▶ **WHAT IS BEING ASKED**:
Print the entire listing. Each line must match the original exactly.

== SUPPLIED INFORMATION ==

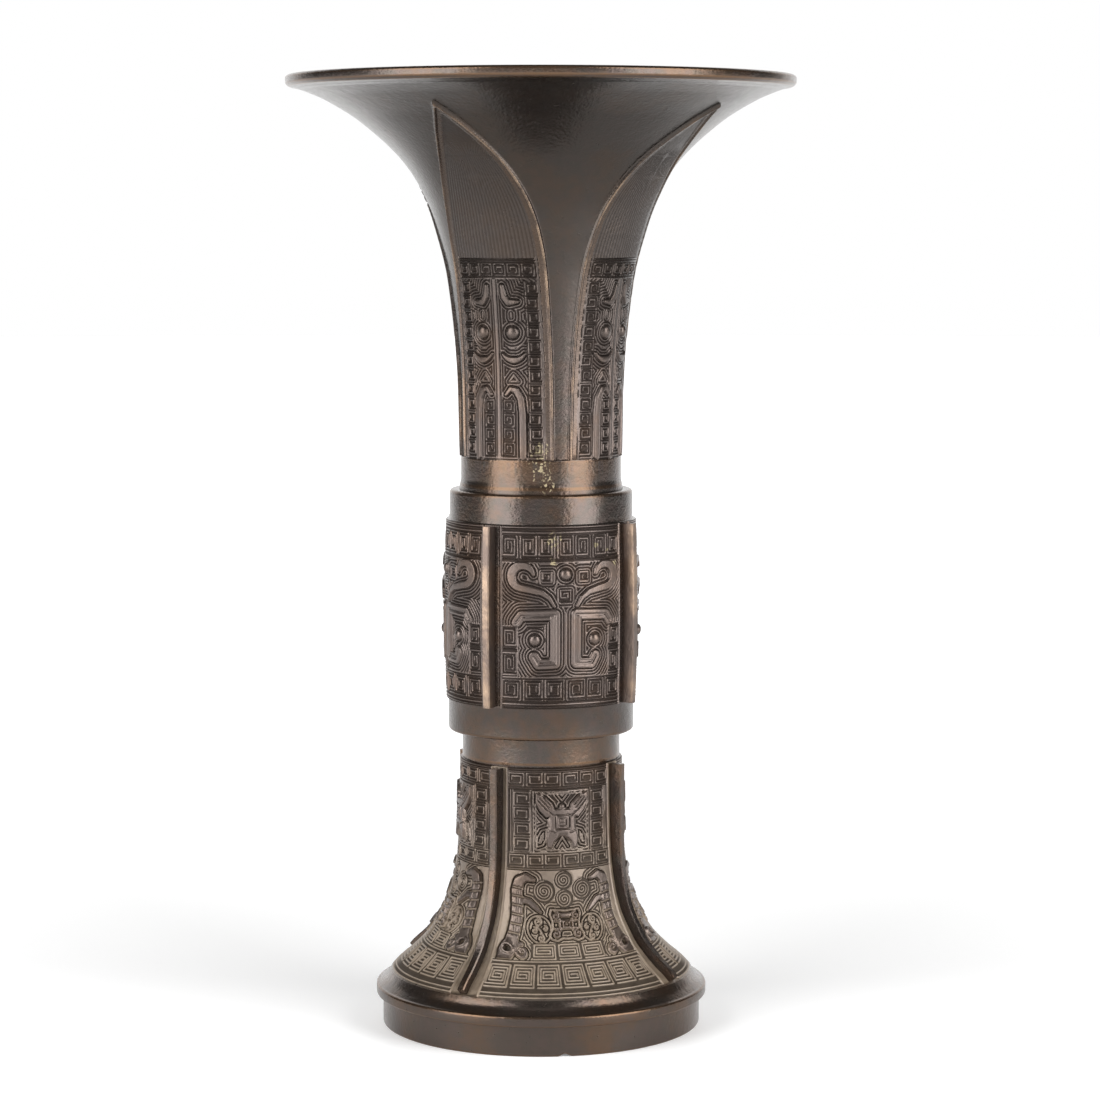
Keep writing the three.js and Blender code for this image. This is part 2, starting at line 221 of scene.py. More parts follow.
class Zone:
    """One relief panel of a level, as a grid of angle across and slant length up.

    Paths are (across, height) points: across is the arc length from the panel's middle at the
    local radius, and height is the level above the foot's underside.
    """

    def __init__(self, radius_at, low, high, columns, step, form):
        self.thread = form.line_rise / MM
        self.rise = form.figure_rise / MM
        self.pitch = form.fret_pitch / MM
        fine = np.linspace(low, high, PROFILE_POINTS)
        run = np.hypot(np.diff(fine), np.diff(radius_at(fine)))
        slant = np.concatenate([[0], np.cumsum(run)])
        self.slant = np.linspace(0, slant[-1], int(slant[-1] / (step * COARSE)) + 1)
        self.z = np.interp(self.slant, slant, fine)
        self.radius = radius_at(self.z)
        out = np.gradient(self.z, self.slant)
        up = -np.gradient(self.radius, self.slant)
        size = np.hypot(out, up)
        self.out, self.up = out / size, up / size
        columns //= COARSE
        self.angle = ((np.arange(columns) + 0.5) / columns - 0.5) * PANEL_TURN
        self.across = self.radius[:, None] * self.angle[None, :]
        shape = self.across.shape
        self.climb = np.broadcast_to(self.slant[:, None], shape)
        self.level = np.broadcast_to(self.z[:, None], shape)
        self.height, self.plain, self.dust, self.wear = (np.zeros(shape) for _ in range(4))
        self.gap = np.full(shape, FAR)

    def slant_at(self, z):
        return float(np.interp(z, self.z, self.slant))

    def radius_of(self, z):
        return float(np.interp(z, self.z, self.radius))

    def away(self, path, reach=None):
        """Distance of the grid from a path, exact within reach and large beyond it."""
        far = np.full(self.across.shape, FAR)
        points = [(across, self.slant_at(z)) for across, z in path]
        for (a0, s0), (a1, s1) in zip(points, points[1:]):
            rows = slice(0, len(self.slant))
            columns = slice(0, len(self.angle))
            if reach is not None:
                rows = slice(*np.searchsorted(
                    self.slant, (min(s0, s1) - reach, max(s0, s1) + reach)))
                if rows.start >= rows.stop:
                    continue
                thin, wide = self.radius[rows].min(), self.radius[rows].max()
                left, right = min(a0, a1) - reach, max(a0, a1) + reach
                left = left / (thin if left < 0 else wide)
                right = right / (wide if right < 0 else thin)
                columns = slice(*np.searchsorted(self.angle, (left, right)))
            da, ds = a1 - a0, s1 - s0
            length = max(da * da + ds * ds, 1e-9)
            u = self.across[rows, columns] - a0
            s = self.climb[rows, columns] - s0
            t = np.clip((u * da + s * ds) / length, 0, 1)
            part = np.hypot(u - t * da, s - t * ds)
            far[rows, columns] = np.minimum(far[rows, columns], part)
        return far

    def away_from_point(self, across, z):
        return np.hypot(self.across - across, self.climb - self.slant_at(z))

    def within(self, path):
        """Where the grid lies inside a path that closes on itself."""
        points = [(across, self.slant_at(z)) for across, z in path]
        inside = np.zeros(self.across.shape, bool)
        for (a0, s0), (a1, s1) in zip(points, points[1:] + points[:1]):
            if s0 == s1:
                continue
            crossing = (self.climb > s0) != (self.climb > s1)
            edge = a0 + (self.climb - s0) * (a1 - a0) / (s1 - s0)
            inside ^= crossing & (self.across < edge)
        return inside

    def lift(self, where, height):
        """Raises an area to a height, where it isn't higher already."""
        self.height[where] = np.maximum(self.height, height)[where]

    def sunk(self, where):
        """Takes an area down to the level of the sunk ground."""
        self.height[where] = GROUND

    def mark(self, distance):
        """Records the distance from a form, which the ground lines echo."""
        self.gap = np.minimum(self.gap, distance)

    def ridge(self, path, width, rise, bevel=0.3, form=False, base=0.0):
        """Raises a rounded ridge along a path. A form is one that the ground lines echo."""
        reach = width / 2 + bevel
        away = self.away(path, None if form else reach)
        self.lift(away < reach, base + rise * smooth((width / 2 + bevel / 2 - away) / bevel))
        if form:
            self.mark(away - width / 2)

    def taper(self, path, widths, rise, bevel=0.4):
        """Raises a form along a path whose width changes from point to point."""
        for start, end, first, last in zip(path, path[1:], widths, widths[1:]):
            start, span = np.array(start), np.subtract(end, start)
            for k in range(TAPER_STEPS):
                ends = [start + span * (k + j) / TAPER_STEPS for j in (0, 1)]
                share = (k + 0.5) / TAPER_STEPS
                self.ridge(ends, first + (last - first) * share, rise, bevel, form=True)

    def groove(self, path, width, depth, floor):
        """Cuts a line along a path, down to a floor."""
        away = self.away(path, width)
        cut = depth * smooth((width / 2 + 0.1 - away) / (width / 2))
        self.height = np.maximum(self.height - cut, np.minimum(self.height, floor))

    def line(self, path, width=LINE_WIDTH):
        """Draws one thread of the ground pattern, standing up from the sunk ground."""
        self.ridge(path, width, self.thread - GROUND, LINE_BEVEL, base=GROUND)

    def level_line(self, z, half, width=LINE_WIDTH):
        self.line([(-half, z), (half, z)], width)

    def moat(self, where, width, depth):
        """Sinks a narrow shadow line round the forms."""
        ditch = where & (self.gap > 0.1) & (self.gap < width + 0.2) & (self.height <= 0)
        side = smooth((width + 0.2 - self.gap[ditch]) / 0.2)
        self.height[ditch] = np.minimum(self.height[ditch], -depth * side)

    def slab(self, path, rise, bevel=0.5):
        """Raises the whole area inside a path that closes on itself."""
        away = self.away(closed(path))
        signed = np.where(self.within(path), -away, away)
        self.lift(signed < bevel / 2, rise * smooth(0.5 - signed / bevel))
        self.mark(signed)

    def dome(self, across, z, radius, rise, form=True):
        """Raises a round boss."""
        away = self.away_from_point(across, z)
        self.lift(away < radius, rise * np.sqrt(np.clip(1 - (away / radius) ** 2, 0, 1)))
        if form:
            self.mark(away - radius)

    def ring(self, across, z, radius, width, rise):
        away = np.abs(self.away_from_point(across, z) - radius)
        self.lift(away < width / 2 + 0.3, rise * smooth((width / 2 + 0.15 - away) / 0.3))

    def echo(self, where, reach=FAR):
        """Ground lines that run round the forms, one inside the other, within a mask."""
        wave = np.cos(2 * math.pi * (self.gap - self.pitch * 0.75) / self.pitch)
        line = smooth((wave + 0.35) / 0.9)
        line[self.gap > reach] = 1.0
        drawn = GROUND + (self.thread - GROUND) * line
        open_ground = where & (self.gap > 0.15) & (self.height <= 0)
        self.height[open_ground] = drawn[open_ground]

    def fret(self, across, z, width, height, side=1):
        """One square fret of nested lines about a point. Side -1 turns it over."""
        path = square_spiral(z, width, height, self.pitch)
        self.line([(across + side * a, b) for a, b in path])

    def fret_row(self, half, z, gap, height, count, sides=(1, -1)):
        """Frets side by side over a panel, with a gap between them."""
        width = 2 * half / count
        for k in range(count):
            self.fret(width * (k + 0.5 - count / 2), z, width - gap, height, sides[k % 2])

    def fret_column(self, across, low, step, count, width, height, sides=(1, -1)):
        """Frets one above the other."""
        for k in range(count):
            self.fret(across, low + step * (k + 0.5), width, height, sides[k % 2])

    def spread_fret(self, across, path, measured_at, thread):
        """A fret that widens with the panel. Its widths are measured at one level."""
        base = self.radius_of(measured_at)
        self.line([((across + a) * self.radius_of(z) / base, z) for a, z in path], thread)

    def edge_strip(self, half, dust=0.0):
        """The raised lines along the panel's edges and the plain strip beside the flange."""
        strip = np.abs(self.across) >= half
        self.sunk(strip)
        self.plain[strip] = 0.6
        self.dust[strip] = np.maximum(self.dust[strip], dust)
        away = np.abs(np.abs(self.across) - half)
        self.lift(away < 0.6, GROUND + 0.45 * smooth((0.5 - away) / 0.3))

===

▶ **EXERCISE RESPONSE**:
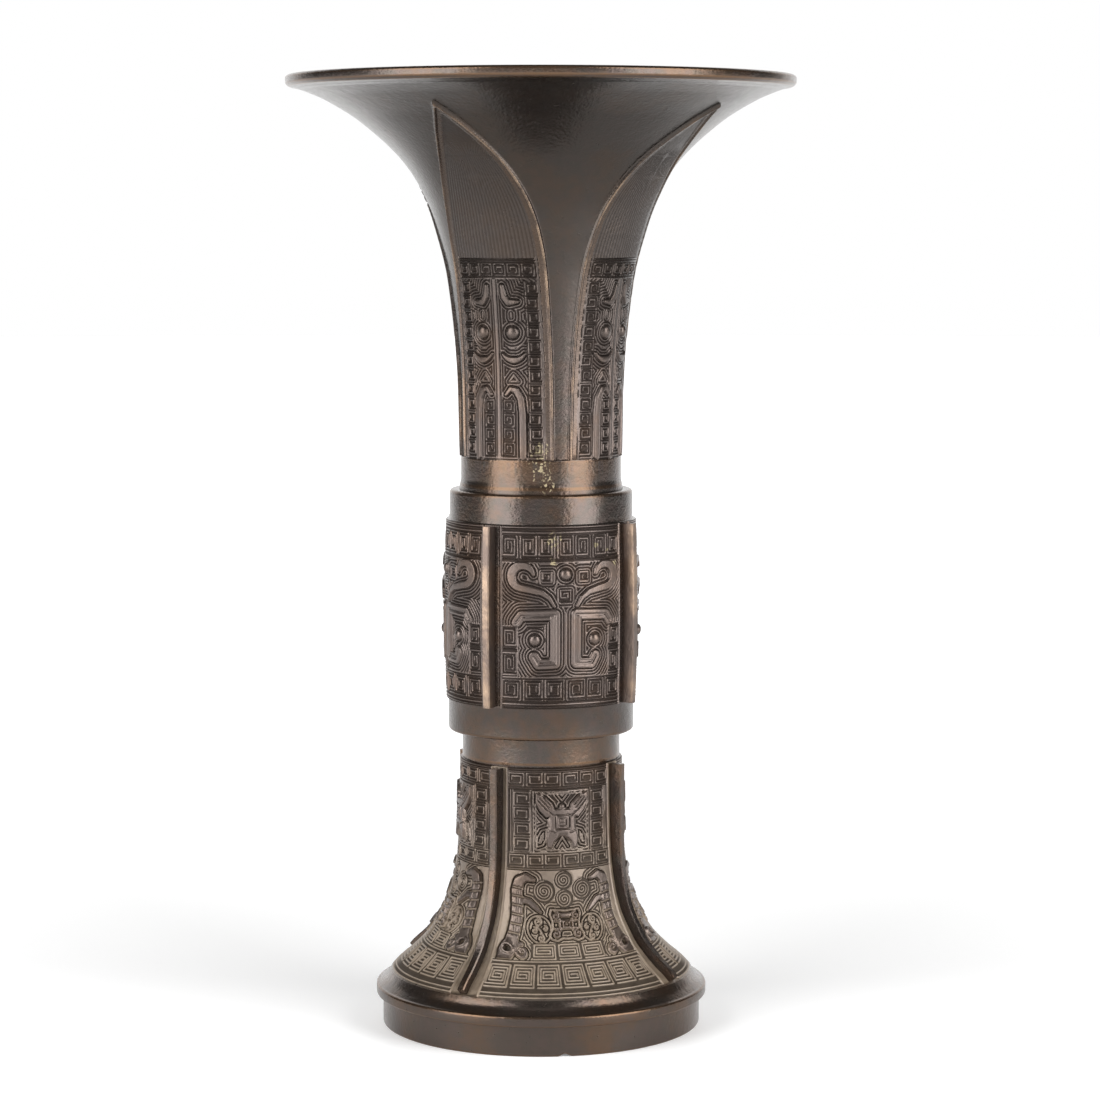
Keep writing the three.js and Blender code for this image. This is part 2, starting at line 221 of scene.py. More parts follow.
class Zone:
    """One relief panel of a level, as a grid of angle across and slant length up.

    Paths are (across, height) points: across is the arc length from the panel's middle at the
    local radius, and height is the level above the foot's underside.
    """

    def __init__(self, radius_at, low, high, columns, step, form):
        self.thread = form.line_rise / MM
        self.rise = form.figure_rise / MM
        self.pitch = form.fret_pitch / MM
        fine = np.linspace(low, high, PROFILE_POINTS)
        run = np.hypot(np.diff(fine), np.diff(radius_at(fine)))
        slant = np.concatenate([[0], np.cumsum(run)])
        self.slant = np.linspace(0, slant[-1], int(slant[-1] / (step * COARSE)) + 1)
        self.z = np.interp(self.slant, slant, fine)
        self.radius = radius_at(self.z)
        out = np.gradient(self.z, self.slant)
        up = -np.gradient(self.radius, self.slant)
        size = np.hypot(out, up)
        self.out, self.up = out / size, up / size
        columns //= COARSE
        self.angle = ((np.arange(columns) + 0.5) / columns - 0.5) * PANEL_TURN
        self.across = self.radius[:, None] * self.angle[None, :]
        shape = self.across.shape
        self.climb = np.broadcast_to(self.slant[:, None], shape)
        self.level = np.broadcast_to(self.z[:, None], shape)
        self.height, self.plain, self.dust, self.wear = (np.zeros(shape) for _ in range(4))
        self.gap = np.full(shape, FAR)

    def slant_at(self, z):
        return float(np.interp(z, self.z, self.slant))

    def radius_of(self, z):
        return float(np.interp(z, self.z, self.radius))

    def away(self, path, reach=None):
        """Distance of the grid from a path, exact within reach and large beyond it."""
        far = np.full(self.across.shape, FAR)
        points = [(across, self.slant_at(z)) for across, z in path]
        for (a0, s0), (a1, s1) in zip(points, points[1:]):
            rows = slice(0, len(self.slant))
            columns = slice(0, len(self.angle))
            if reach is not None:
                rows = slice(*np.searchsorted(
                    self.slant, (min(s0, s1) - reach, max(s0, s1) + reach)))
                if rows.start >= rows.stop:
                    continue
                thin, wide = self.radius[rows].min(), self.radius[rows].max()
                left, right = min(a0, a1) - reach, max(a0, a1) + reach
                left = left / (thin if left < 0 else wide)
                right = right / (wide if right < 0 else thin)
                columns = slice(*np.searchsorted(self.angle, (left, right)))
            da, ds = a1 - a0, s1 - s0
            length = max(da * da + ds * ds, 1e-9)
            u = self.across[rows, columns] - a0
            s = self.climb[rows, columns] - s0
            t = np.clip((u * da + s * ds) / length, 0, 1)
            part = np.hypot(u - t * da, s - t * ds)
            far[rows, columns] = np.minimum(far[rows, columns], part)
        return far

    def away_from_point(self, across, z):
        return np.hypot(self.across - across, self.climb - self.slant_at(z))

    def within(self, path):
        """Where the grid lies inside a path that closes on itself."""
        points = [(across, self.slant_at(z)) for across, z in path]
        inside = np.zeros(self.across.shape, bool)
        for (a0, s0), (a1, s1) in zip(points, points[1:] + points[:1]):
            if s0 == s1:
                continue
            crossing = (self.climb > s0) != (self.climb > s1)
            edge = a0 + (self.climb - s0) * (a1 - a0) / (s1 - s0)
            inside ^= crossing & (self.across < edge)
        return inside

    def lift(self, where, height):
        """Raises an area to a height, where it isn't higher already."""
        self.height[where] = np.maximum(self.height, height)[where]

    def sunk(self, where):
        """Takes an area down to the level of the sunk ground."""
        self.height[where] = GROUND

    def mark(self, distance):
        """Records the distance from a form, which the ground lines echo."""
        self.gap = np.minimum(self.gap, distance)

    def ridge(self, path, width, rise, bevel=0.3, form=False, base=0.0):
        """Raises a rounded ridge along a path. A form is one that the ground lines echo."""
        reach = width / 2 + bevel
        away = self.away(path, None if form else reach)
        self.lift(away < reach, base + rise * smooth((width / 2 + bevel / 2 - away) / bevel))
        if form:
            self.mark(away - width / 2)

    def taper(self, path, widths, rise, bevel=0.4):
        """Raises a form along a path whose width changes from point to point."""
        for start, end, first, last in zip(path, path[1:], widths, widths[1:]):
            start, span = np.array(start), np.subtract(end, start)
            for k in range(TAPER_STEPS):
                ends = [start + span * (k + j) / TAPER_STEPS for j in (0, 1)]
                share = (k + 0.5) / TAPER_STEPS
                self.ridge(ends, first + (last - first) * share, rise, bevel, form=True)

    def groove(self, path, width, depth, floor):
        """Cuts a line along a path, down to a floor."""
        away = self.away(path, width)
        cut = depth * smooth((width / 2 + 0.1 - away) / (width / 2))
        self.height = np.maximum(self.height - cut, np.minimum(self.height, floor))

    def line(self, path, width=LINE_WIDTH):
        """Draws one thread of the ground pattern, standing up from the sunk ground."""
        self.ridge(path, width, self.thread - GROUND, LINE_BEVEL, base=GROUND)

    def level_line(self, z, half, width=LINE_WIDTH):
        self.line([(-half, z), (half, z)], width)

    def moat(self, where, width, depth):
        """Sinks a narrow shadow line round the forms."""
        ditch = where & (self.gap > 0.1) & (self.gap < width + 0.2) & (self.height <= 0)
        side = smooth((width + 0.2 - self.gap[ditch]) / 0.2)
        self.height[ditch] = np.minimum(self.height[ditch], -depth * side)

    def slab(self, path, rise, bevel=0.5):
        """Raises the whole area inside a path that closes on itself."""
        away = self.away(closed(path))
        signed = np.where(self.within(path), -away, away)
        self.lift(signed < bevel / 2, rise * smooth(0.5 - signed / bevel))
        self.mark(signed)

    def dome(self, across, z, radius, rise, form=True):
        """Raises a round boss."""
        away = self.away_from_point(across, z)
        self.lift(away < radius, rise * np.sqrt(np.clip(1 - (away / radius) ** 2, 0, 1)))
        if form:
            self.mark(away - radius)

    def ring(self, across, z, radius, width, rise):
        away = np.abs(self.away_from_point(across, z) - radius)
        self.lift(away < width / 2 + 0.3, rise * smooth((width / 2 + 0.15 - away) / 0.3))

    def echo(self, where, reach=FAR):
        """Ground lines that run round the forms, one inside the other, within a mask."""
        wave = np.cos(2 * math.pi * (self.gap - self.pitch * 0.75) / self.pitch)
        line = smooth((wave + 0.35) / 0.9)
        line[self.gap > reach] = 1.0
        drawn = GROUND + (self.thread - GROUND) * line
        open_ground = where & (self.gap > 0.15) & (self.height <= 0)
        self.height[open_ground] = drawn[open_ground]

    def fret(self, across, z, width, height, side=1):
        """One square fret of nested lines about a point. Side -1 turns it over."""
        path = square_spiral(z, width, height, self.pitch)
        self.line([(across + side * a, b) for a, b in path])

    def fret_row(self, half, z, gap, height, count, sides=(1, -1)):
        """Frets side by side over a panel, with a gap between them."""
        width = 2 * half / count
        for k in range(count):
            self.fret(width * (k + 0.5 - count / 2), z, width - gap, height, sides[k % 2])

    def fret_column(self, across, low, step, count, width, height, sides=(1, -1)):
        """Frets one above the other."""
        for k in range(count):
            self.fret(across, low + step * (k + 0.5), width, height, sides[k % 2])

    def spread_fret(self, across, path, measured_at, thread):
        """A fret that widens with the panel. Its widths are measured at one level."""
        base = self.radius_of(measured_at)
        self.line([((across + a) * self.radius_of(z) / base, z) for a, z in path], thread)

    def edge_strip(self, half, dust=0.0):
        """The raised lines along the panel's edges and the plain strip beside the flange."""
        strip = np.abs(self.across) >= half
        self.sunk(strip)
        self.plain[strip] = 0.6
        self.dust[strip] = np.maximum(self.dust[strip], dust)
        away = np.abs(np.abs(self.across) - half)
        self.lift(away < 0.6, GROUND + 0.45 * smooth((0.5 - away) / 0.3))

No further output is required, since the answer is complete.